§ **WHAT IS EXPECTED**
Repeat every line, exactly, from the very first through the one where "wasm.setup();" appears. Add nothing else.

§ **LISTED RECORDS**
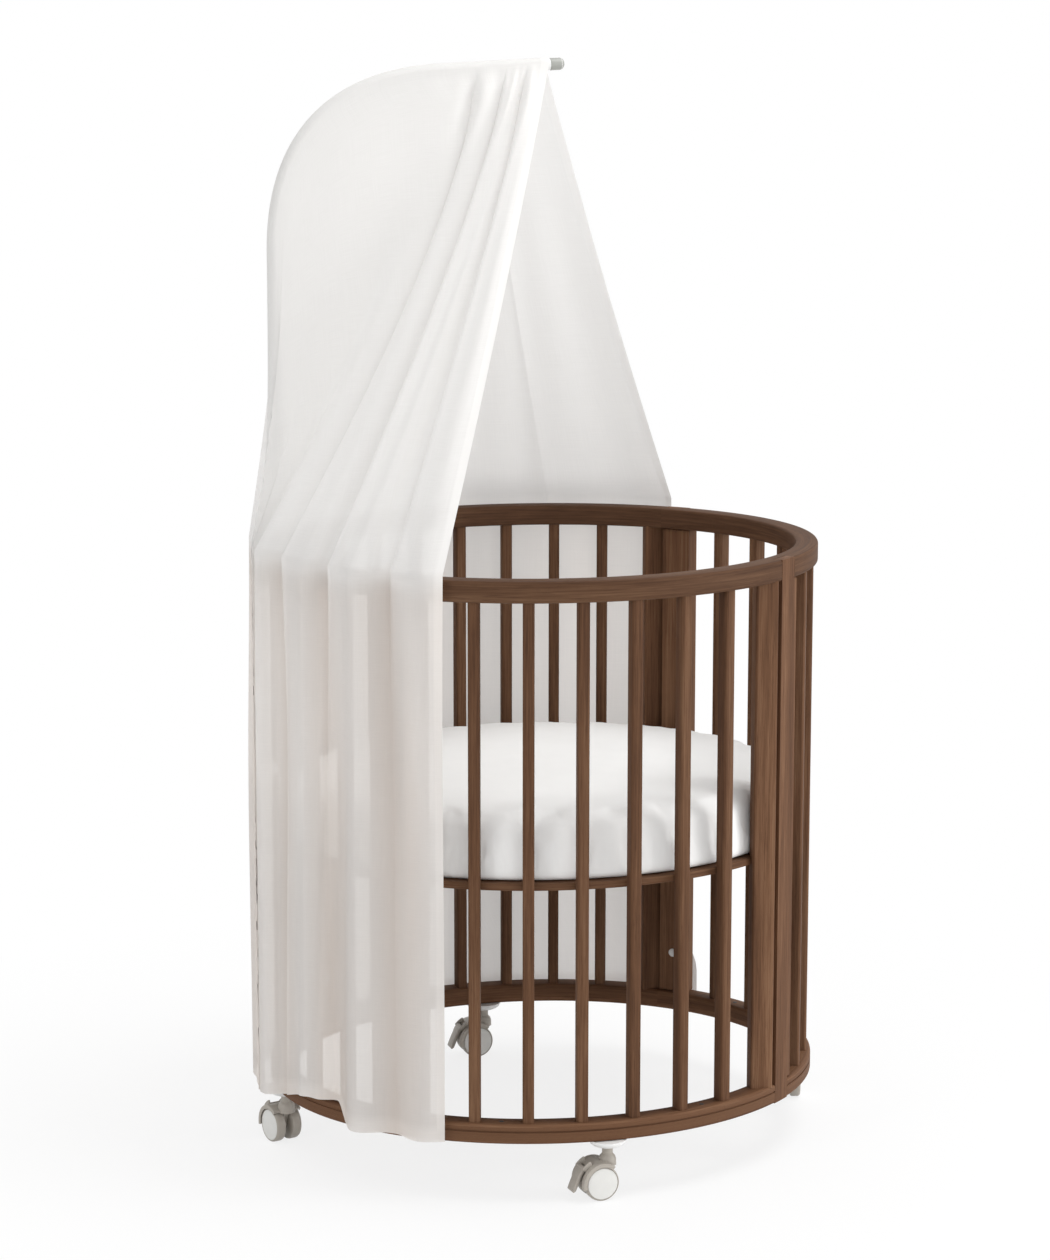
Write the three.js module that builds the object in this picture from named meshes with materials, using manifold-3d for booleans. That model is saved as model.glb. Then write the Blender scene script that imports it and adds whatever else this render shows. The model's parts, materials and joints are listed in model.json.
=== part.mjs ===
// Oval baby crib on casters with a canopy: four curved slatted panels, a height-adjustable base,
// a mattress, four twin-wheel casters with brake levers, and a sheer canopy on a bent rod.
// Millimetres, +Z up, +X towards the end without the rod, floor at z = 0.
import * as THREE from "three";
import { mergeVertices } from "three/addons/utils/BufferGeometryUtils.js";
import Module from "manifold-3d";

const wasm = await Module();
wasm.setup();

// Driving dimensions
const cribLength = 800; // over the rails' outer faces, along X
const cribWidth = 712; // over the rails' outer faces, along Y
const cribHeight = 870; // top of the top rail above the floor
const railDepth = 32; // radial thickness of the rails
const topRailHeight = 30;
const bottomRailHeight = 28;
const bottomRailUnderside = 84; // above the floor
const railEdge = 3; // rounding of the rails' long edges
const beadDrop = 9; // the bead's shadow groove below the bottom rail's top
const beadDepth = 1.6;
const beadWidth = 2.4;
const railSteps = 14;

const fit = 0.3; // clearance between pieces that seat on each other
const slatWidth = 16;
const slatDepth = 20;
const slatEdge = 3;
const slatPitch = 74; // along the rails' centre line
const slatsPerPanel = 6;
const tenonLength = 10;
const tenonShoulder = 2; // how much the tenon is smaller than the slat on each side

const boardWidth = 33; // end boards of the front and back panels
const boardDepth = 20;
const postWidth = 46; // end posts of the left and right panels
const postDepth = 26; // from the outer face inwards
const lapDepth = 15; // outer half of the half-lap joint, flush with the rails
const postSetBack = 1; // the inner half stands this far from the seam
const lapWidth = 34; // full-height part of the post, measured from the seam

const baseUnderside = 437; // above the floor
const baseThickness = 10;
const baseRingWidth = 34;
const baseSlatWidth = 46;
const baseSlatGap = 44;
const baseClearance = 0.5; // from the slats' inner faces

const mattressHeight = 100;
const mattressClearance = 6; // from the slats' inner faces
const mattressEdge = 22;
const mattressFoot = 8; // rounding of the lower edge
const mattressCrown = 8;

const wheelDiameter = 50;
const wheelWidth = 15;
const tyreEdge = 2.5;
const discDiameter = 34; // pale disc in the wheel's face
const discInset = 1.4;
const wheelGap = 11; // between the twin wheels, filled by the hood's web
const webClearance = 1.2;
const axleDiameter = 6;
const axleClearance = 0.35;
const casterTrail = 15; // swivel axis to wheel axle
const hoodClearance = 1.6; // between the tyres and the hood
const hoodThickness = 2.6;
const hoodTop = 62; // above the floor
const neckDiameter = 17;
const cupDiameter = 54;
const cupThickness = 11;
const stemDiameter = 10;
const stemLength = 16; // inside the bottom rail
const leverWidth = 20;
const leverThickness = 4;
const leverToe = 43; // from the axle to the lever's toe
const leverPinDiameter = 4;
const leverPinClearance = 0.3;
const earThickness = 2.6;

const rodDiameter = 16;
const rodStandOff = 0.5; // rod to the rail's outer face
const rodFoot = 560; // lower end of the rod above the floor
const rodJogStart = 888; // above the rail the rod steps in over it
const rodJogHeight = 100;
const rodJogReach = 21;
const rodBendStart = 1290; // where the upright starts to bend
const rodBendReach = 240; // how far the bend leans in over the crib
const rodArmHeight = 1538; // arm's centre where the bend ends
const rodTipRise = 8;
const rodBendFullness = 0.64; // 0.55 is a round bend, more is squarer
const rodTipX = 26;
const hookDrop = 20; // how far the rod's hook reaches down inside the top rail
const hookThickness = 5;
const hookWidth = 40;
const bumperLength = 106;
const bumperHeight = 14;

const canopyThickness = 3;
const canopyStandOff = 14; // cloth to the rails' outer faces
const canopyPoleStandOff = 25; // the same at the rod, which stands outside the rail
const canopyPoleSpan = 14; // angle over which the cloth bulges round the rod
const canopyPoleFlank = 2.4; // angle from the rod to the cloth that passes it on either side
const canopyPoleShare = 0.93; // past this share of the rod the cloth turns round the pole
const canopyRimLift = 10; // cloth above the top rail where it turns down
const canopyHem = 88; // above the floor
const canopyRodGap = 1.5;
const canopyTipGap = 20; // bare end of the rod
const canopyFrontAngle = 237; // where the front edge crosses the rail, counted from +X
const canopyBackAngle = 47.5;
const canopyFrontGather = 80; // length of the rod that carries most of the front half
const canopyBackGather = 250;
const canopyGatherPower = 1.5;
const canopyEdgeSweep = 1.08; // above 1 the cloth falls from the rod before it spreads
const canopyPanelSweep = 1.6; // the same far from the edges
const canopyPoleSweep = 4.5;
const canopyFoldDepth = 18;
const canopyFoldPitch = 0.28; // of the way from the pole to the edge
const canopyColumns = 30;
const canopyUpperRows = 5;

const halfLength = cribLength / 2;
const halfWidth = cribWidth / 2;
const bottomRailTop = bottomRailUnderside + bottomRailHeight;
const topRailUnderside = cribHeight - topRailHeight;
const slatInset = (railDepth - slatDepth) / 2; // rail's outer face to the slat's outer face
const degrees = Math.PI / 180;

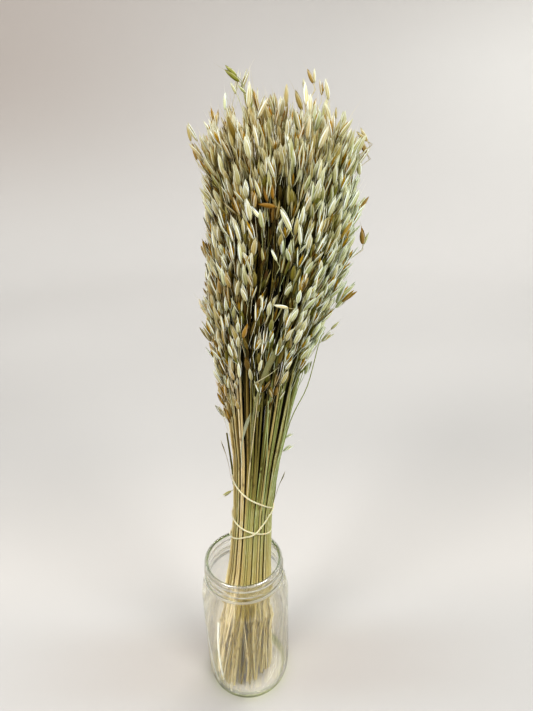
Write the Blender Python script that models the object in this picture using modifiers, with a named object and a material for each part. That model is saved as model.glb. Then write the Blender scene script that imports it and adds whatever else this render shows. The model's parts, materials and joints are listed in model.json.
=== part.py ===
"""A tied bunch of dried oats standing in a glass jar.

The bunch is six strands of whole plants. In each strand the stems run from their cut ends on the floor of
the jar, through the rubber band, into an oat head whose spikelets stand out of a smaller core. Metres, +Z up,
with the origin under the middle of the jar's base. The view of the photograph looks along +Y.
"""

import math
import random

import bmesh
import bpy
import numpy as np
from mathutils import Matrix, Vector

# Jar: half of its section, (radius, height), from the middle of its inner floor, over the rim, to its base
JAR_SECTION = (
    (0.0, 0.0050),
    (0.0385, 0.0050),
    (0.0430, 0.0100),
    (0.0454, 0.1200),
    (0.0395, 0.1450),
    (0.0382, 0.1520),
    (0.0382, 0.1712),
    (0.0392, 0.1720),
    (0.0410, 0.1720),
    (0.0419, 0.1710),
    (0.0419, 0.1680),
    (0.0433, 0.1665),
    (0.0419, 0.1650),
    (0.0419, 0.1600),
    (0.0433, 0.1585),
    (0.0419, 0.1570),
    (0.0419, 0.1540),
    (0.0437, 0.1522),
    (0.0437, 0.1500),
    (0.0427, 0.1485),
    (0.0456, 0.1400),
    (0.0484, 0.1280),
    (0.0477, 0.0300),
    (0.0450, 0.0080),
    (0.0390, 0.0),
    (0.0, 0.0),
)
JAR_STEPS = 28

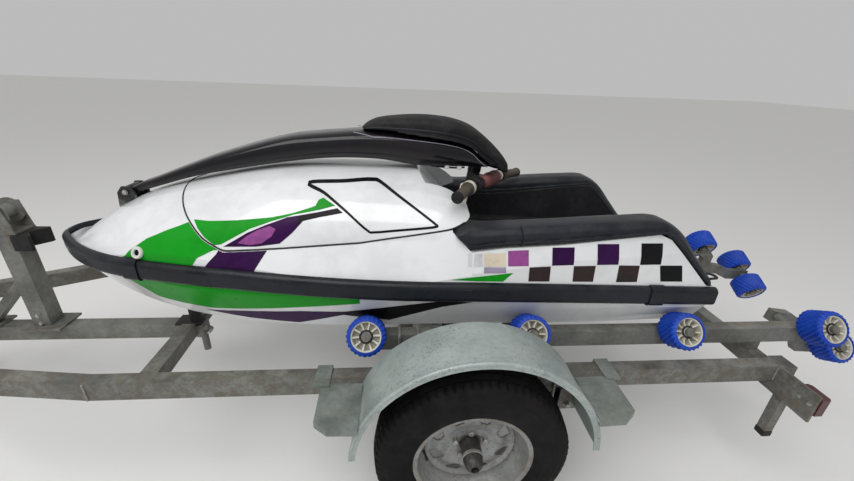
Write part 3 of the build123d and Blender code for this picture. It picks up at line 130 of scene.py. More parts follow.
def puff(piece, voxel, pressure, cap, seated=True):
    remesh = piece.modifiers.new("remesh", "REMESH")
    remesh.mode = "VOXEL"
    remesh.voxel_size = voxel
    settle(piece)
    # the pad swells, so it starts smaller, and its underside stays where it rests
    free = [not seated or v.normal.z > padCloth["undersideNormal"] for v in piece.data.vertices]
    inward = [v.normal * (cap * -padCloth["startSmaller"]) for v in piece.data.vertices]
    for vertex, step, loose in zip(piece.data.vertices, inward, free):
        if loose:
            vertex.co += step
    rest = [v.co.copy() for v in piece.data.vertices]
    cloth = piece.modifiers.new("cloth", "CLOTH")
    cloth.settings.quality = padCloth["quality"]
    cloth.settings.mass = padCloth["mass"]
    cloth.settings.tension_stiffness = padCloth["stretch"]
    cloth.settings.compression_stiffness = padCloth["stretch"]
    cloth.settings.shear_stiffness = padCloth["shear"]
    cloth.settings.bending_stiffness = padCloth["bending"]
    cloth.settings.use_pressure = True
    cloth.settings.uniform_pressure_force = pressure
    cloth.settings.effector_weights.gravity = 0.0
    cloth.point_cache.frame_start = 1
    cloth.point_cache.frame_end = padCloth["frames"]
    for frameNumber in range(1, padCloth["frames"] + 1):
        scene.frame_set(frameNumber)
    graph = bpy.context.evaluated_depsgraph_get()
    blown = [v.co.copy() for v in piece.evaluated_get(graph).data.vertices]
    piece.modifiers.clear()
    scene.frame_set(1)
    for vertex, start, end, loose in zip(piece.data.vertices, rest, blown, free):
        move = end - start if loose else Vector()
        if move.length > cap:
            move = move * (cap / move.length)
        vertex.co = start + move
    piece.data.polygons.foreach_set("use_smooth", [True] * len(piece.data.polygons))
    smoothing = piece.modifiers.new("smoothing", "SMOOTH")
    smoothing.factor = padCloth["smoothing"]
    smoothing.iterations = padCloth["smoothingTurns"]
    settle(piece)
    return subdivide(piece)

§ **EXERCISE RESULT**
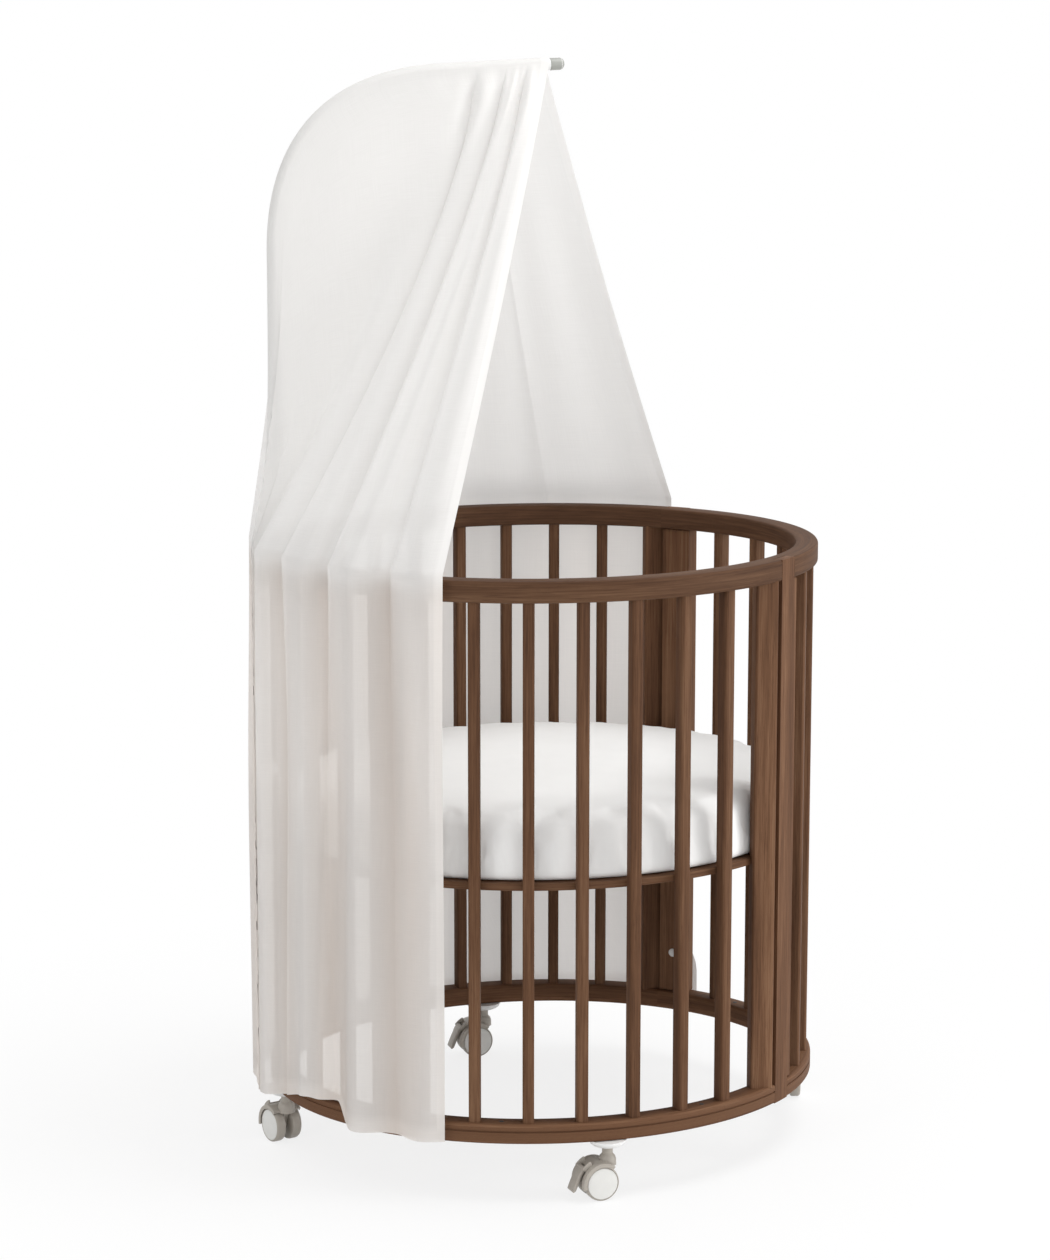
Write the three.js module that builds the object in this picture from named meshes with materials, using manifold-3d for booleans. That model is saved as model.glb. Then write the Blender scene script that imports it and adds whatever else this render shows. The model's parts, materials and joints are listed in model.json.
=== part.mjs ===
// Oval baby crib on casters with a canopy: four curved slatted panels, a height-adjustable base,
// a mattress, four twin-wheel casters with brake levers, and a sheer canopy on a bent rod.
// Millimetres, +Z up, +X towards the end without the rod, floor at z = 0.
import * as THREE from "three";
import { mergeVertices } from "three/addons/utils/BufferGeometryUtils.js";
import Module from "manifold-3d";

const wasm = await Module();
wasm.setup();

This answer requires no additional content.